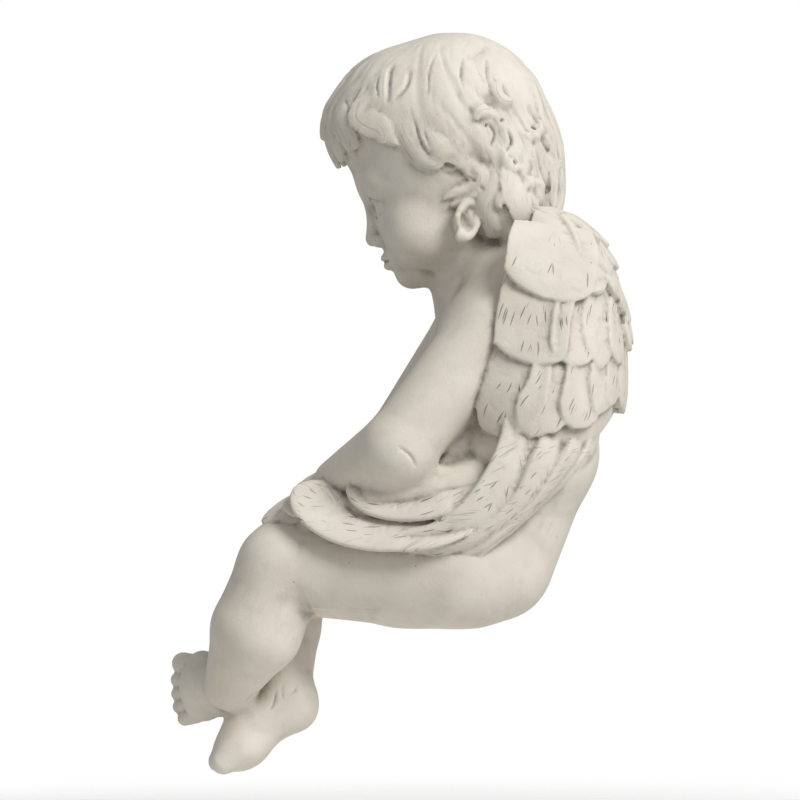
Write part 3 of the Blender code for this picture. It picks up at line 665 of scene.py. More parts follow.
# The feathers over the thigh: the quill as (x, y, z) and the half width.
LAP_FEATHERS = (
    (((67, 34, 93), (64, 12, 77), (59, -12, 68.5), (53, -34, 70), (47, -52, 78)), 14),
    (((34, -14, 66), (36, -42, 64), (32, -72, 66), (25, -98, 57)), 12),
    (((46, 8, 66), (47, -26, 64), (43, -56, 66), (36, -87, 67)), 14),
    (((67, 28, 74), (66, 0, 61), (60, -26, 56), (54, -47, 58.5), (47, -65, 67), (41, -81, 75.5)), 19.5),
)
LAP_NORMAL = np.array((0.72, -0.12, 0.68))  # which way they face on the left thigh
LONG_THICKNESS = 3.0
SWEPT_TILT, LAP_TILT = 9, 5  # degrees
SWEPT_ROOT_SUNK, SWEPT_TIP_SUNK, LAP_ROOT_SUNK = 5, 3, 8


def lay_long_feathers(paths, lap, side):
    """The swept feathers, from the lowest up, and those over the thigh. Their roots are sunk in the clay."""
    flip = np.array((side, 1, 1))
    edges = [smooth_path(edge, 44) for edge in SWEPT_EDGES]
    for upper, lower in reversed(list(zip(edges, edges[1:]))):
        centres = (upper + lower) / 2
        across = lower - upper
        tangents = np.gradient(centres, axis=0)
        normals = unit(np.cross(tangents, across))
        normals *= np.sign(normals[:, :1] + 1e-6)
        along = np.linspace(0, 1, 44)
        at_root, at_tip = np.clip(1 - along / 0.3, 0, 1), np.clip((along - 0.9) / 0.1, 0, 1)
        sunk = SWEPT_ROOT_SUNK * at_root + SWEPT_TIP_SUNK * at_tip
        centres = centres - normals * sunk[:, None]
        apart = np.linalg.norm(across, axis=1)
        half = 0.54 * apart.max()  # a little over half, so that each laps over the next
        narrowing = apart / apart.max()
        tilt = side * SWEPT_TILT
        paths.add(centres * flip, normals * flip, half, LONG_THICKNESS, 1, 0.92, tilt, narrowing=narrowing)
    for quill, wide in LAP_FEATHERS:
        centres = smooth_path(quill, 40) * flip
        normals = np.tile(LAP_NORMAL * flip, (40, 1))
        sunk = LAP_ROOT_SUNK * np.clip(1 - np.linspace(0, 1, 40) / 0.38, 0, 1)
        centres = centres - normals * sunk[:, None]
        lap.add(centres, normals, wide, LONG_THICKNESS, 0.3, 0.62, side * -LAP_TILT)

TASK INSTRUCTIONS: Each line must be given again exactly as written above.

PROBLEM SOLUTION:
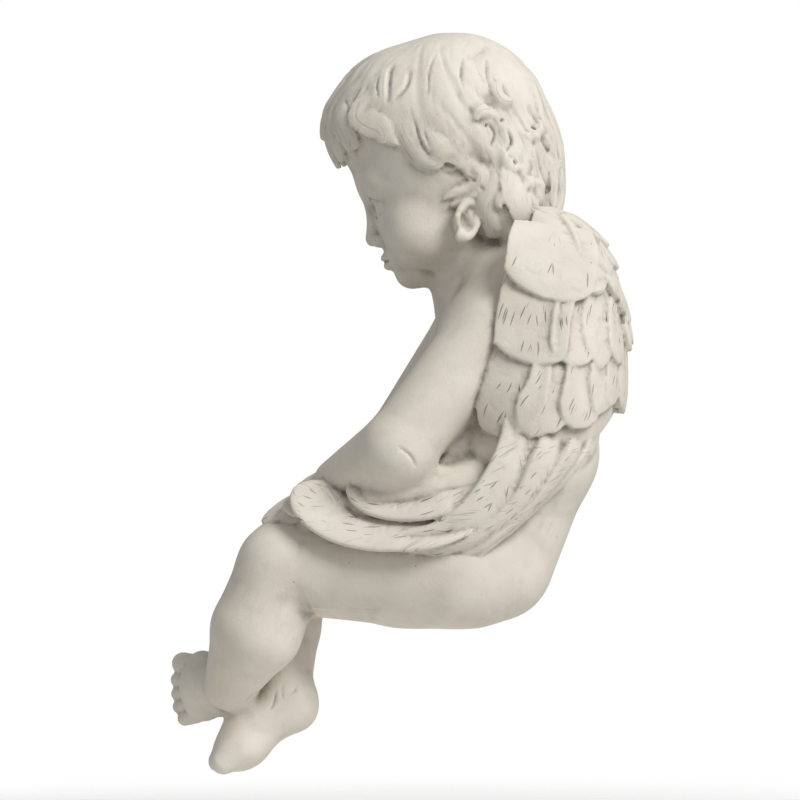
Write part 3 of the Blender code for this picture. It picks up at line 665 of scene.py. More parts follow.
# The feathers over the thigh: the quill as (x, y, z) and the half width.
LAP_FEATHERS = (
    (((67, 34, 93), (64, 12, 77), (59, -12, 68.5), (53, -34, 70), (47, -52, 78)), 14),
    (((34, -14, 66), (36, -42, 64), (32, -72, 66), (25, -98, 57)), 12),
    (((46, 8, 66), (47, -26, 64), (43, -56, 66), (36, -87, 67)), 14),
    (((67, 28, 74), (66, 0, 61), (60, -26, 56), (54, -47, 58.5), (47, -65, 67), (41, -81, 75.5)), 19.5),
)
LAP_NORMAL = np.array((0.72, -0.12, 0.68))  # which way they face on the left thigh
LONG_THICKNESS = 3.0
SWEPT_TILT, LAP_TILT = 9, 5  # degrees
SWEPT_ROOT_SUNK, SWEPT_TIP_SUNK, LAP_ROOT_SUNK = 5, 3, 8


def lay_long_feathers(paths, lap, side):
    """The swept feathers, from the lowest up, and those over the thigh. Their roots are sunk in the clay."""
    flip = np.array((side, 1, 1))
    edges = [smooth_path(edge, 44) for edge in SWEPT_EDGES]
    for upper, lower in reversed(list(zip(edges, edges[1:]))):
        centres = (upper + lower) / 2
        across = lower - upper
        tangents = np.gradient(centres, axis=0)
        normals = unit(np.cross(tangents, across))
        normals *= np.sign(normals[:, :1] + 1e-6)
        along = np.linspace(0, 1, 44)
        at_root, at_tip = np.clip(1 - along / 0.3, 0, 1), np.clip((along - 0.9) / 0.1, 0, 1)
        sunk = SWEPT_ROOT_SUNK * at_root + SWEPT_TIP_SUNK * at_tip
        centres = centres - normals * sunk[:, None]
        apart = np.linalg.norm(across, axis=1)
        half = 0.54 * apart.max()  # a little over half, so that each laps over the next
        narrowing = apart / apart.max()
        tilt = side * SWEPT_TILT
        paths.add(centres * flip, normals * flip, half, LONG_THICKNESS, 1, 0.92, tilt, narrowing=narrowing)
    for quill, wide in LAP_FEATHERS:
        centres = smooth_path(quill, 40) * flip
        normals = np.tile(LAP_NORMAL * flip, (40, 1))
        sunk = LAP_ROOT_SUNK * np.clip(1 - np.linspace(0, 1, 40) / 0.38, 0, 1)
        centres = centres - normals * sunk[:, None]
        lap.add(centres, normals, wide, LONG_THICKNESS, 0.3, 0.62, side * -LAP_TILT)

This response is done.